Here is a number line:


Its very simple, really.  You start with a line.  You pick some point in the middle of it, and call it "0".  As you move to the right, the numbers get bigger, and to the left, they get smaller.  Clear so far?  Good.

As can be seen and verified quite easily, any number can be found on this number line.  Its always possible to draw a quick line, and label some point on it "-2", or "56", or "-24,563" if necessary.  So here is how I propose the addition/subtraction problem be solved:

-5 - -3 = ?

-5 is a real number, its a real location on this line.  Draw the line on paper if you need to (or visualize it in your mind if you can do that easily enough, which of course comes with practice).  Find "-5", wherever you want it.

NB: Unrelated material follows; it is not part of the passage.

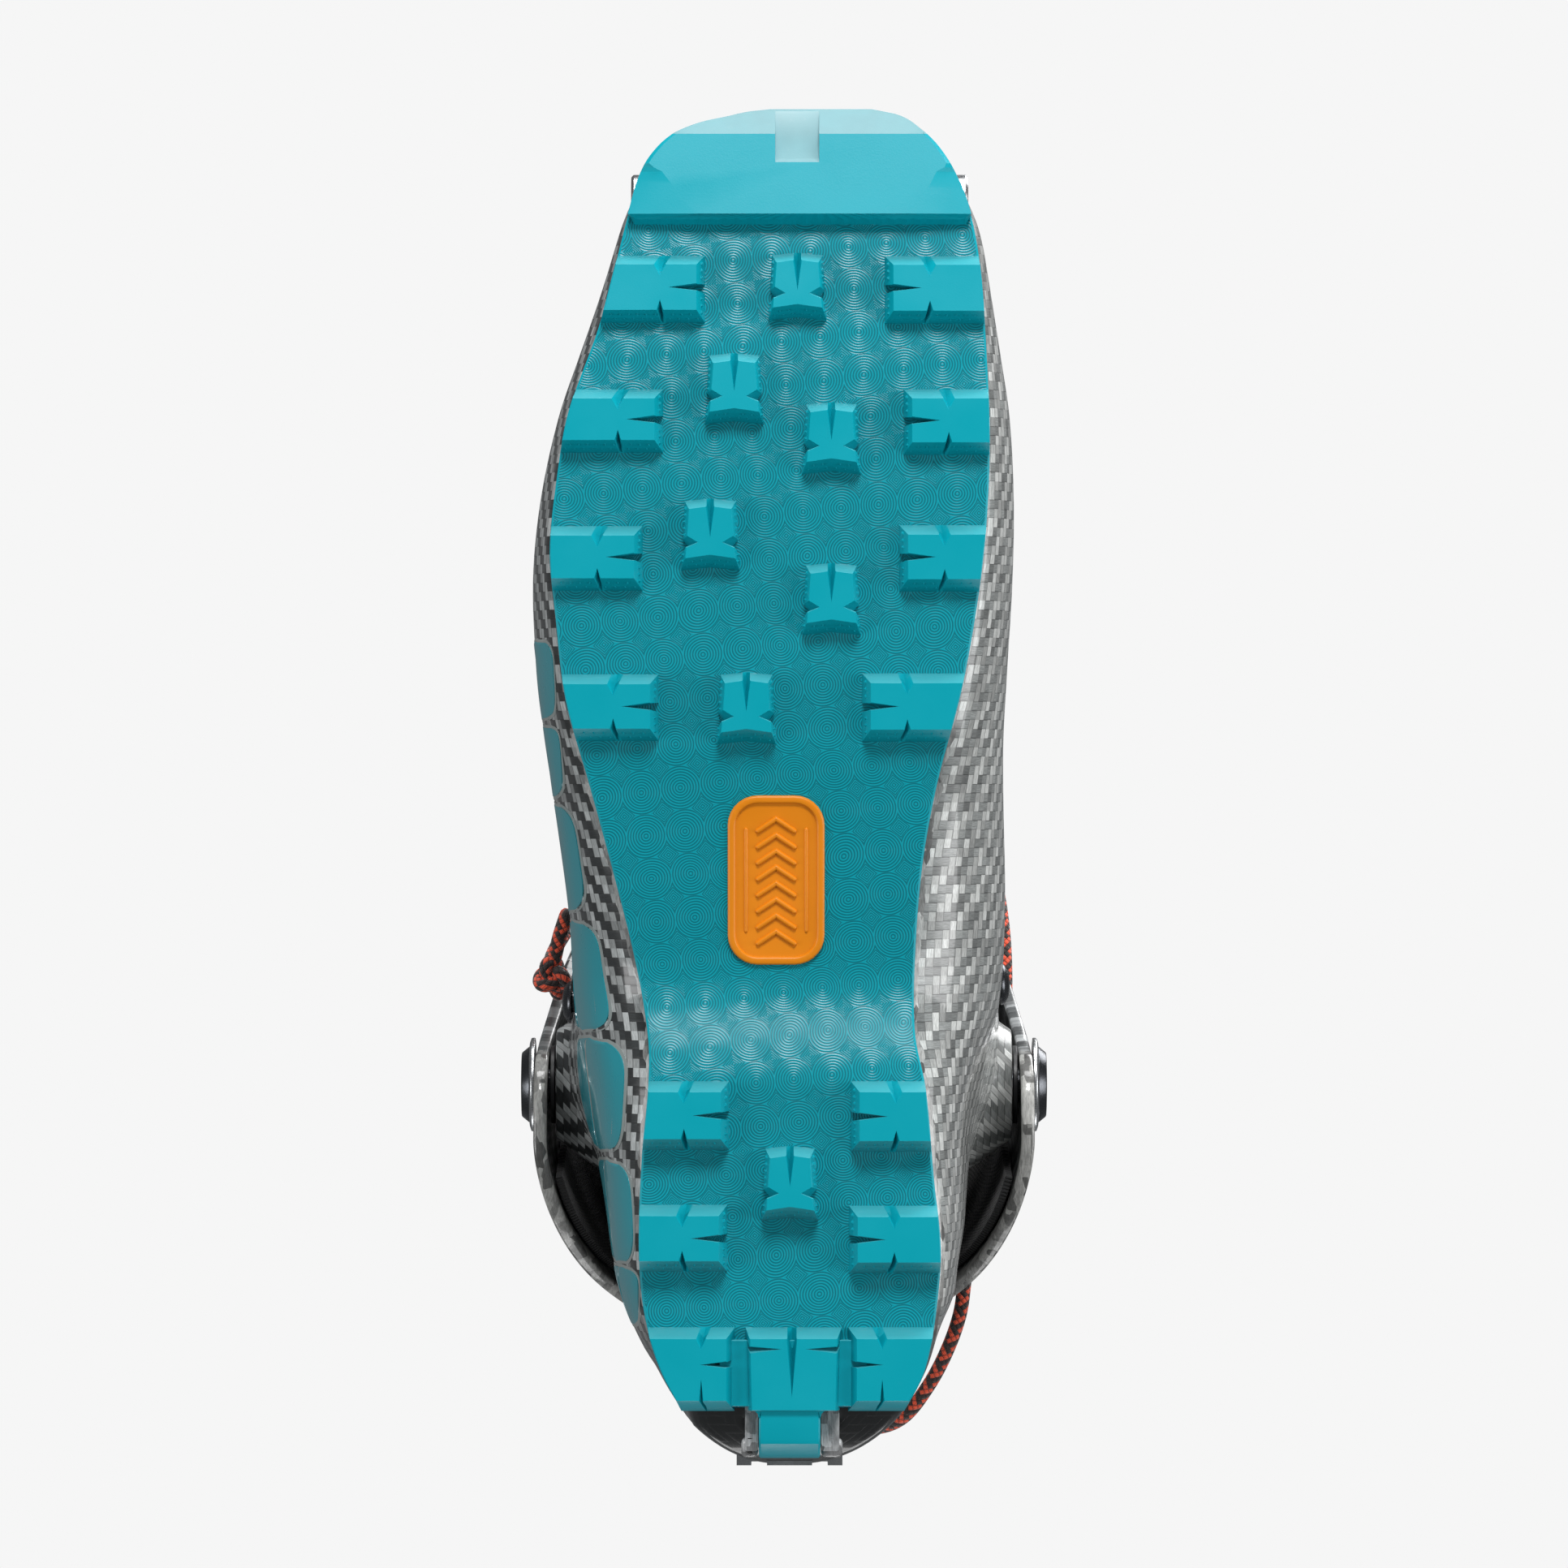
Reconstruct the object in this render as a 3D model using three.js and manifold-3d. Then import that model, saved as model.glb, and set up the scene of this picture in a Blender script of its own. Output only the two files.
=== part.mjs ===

Now, ask yourself, "what am I doing, adding or subtracting?"  If adding, then you wanna think "go to the right, that's where numbers are bigger", and to the left if you're subtracting.  Finally ask "is the number I'm adding/subtracting positive or negative?"  If its positive, your initial "direction" is correct.  If negative, reverse it, because again, numbers go down as you go to the left, up as you go to the right.

I'll admit, it can be argued that this method is at least as procedural as KCC.  But inherent in that procedure is an underlying concept.  KCC just feels like a "set of rules to follow, arbitrarily set down".  Here, I think the student understands what's really happening, and is in touch with the actual mathematics of the situation.

The advantages of this method can be summed up as follows:
  • If a student is struggling with the idea of numbers themselves, thinking of them as distances and points on a line gives them a visual interpretation.  This visualization adds a dimension to their ability to comprehend, and thus can help many students whose visualizing skills are stronger than their algebraic abstraction skills.
  • This is real math going on here, not a long-winded, arbitrary list of rules.
  • When students see the coordinate plane for the first time, being familiar with the number line will make their lives much easier.  After all, the coordinate plane is just 2 number lines.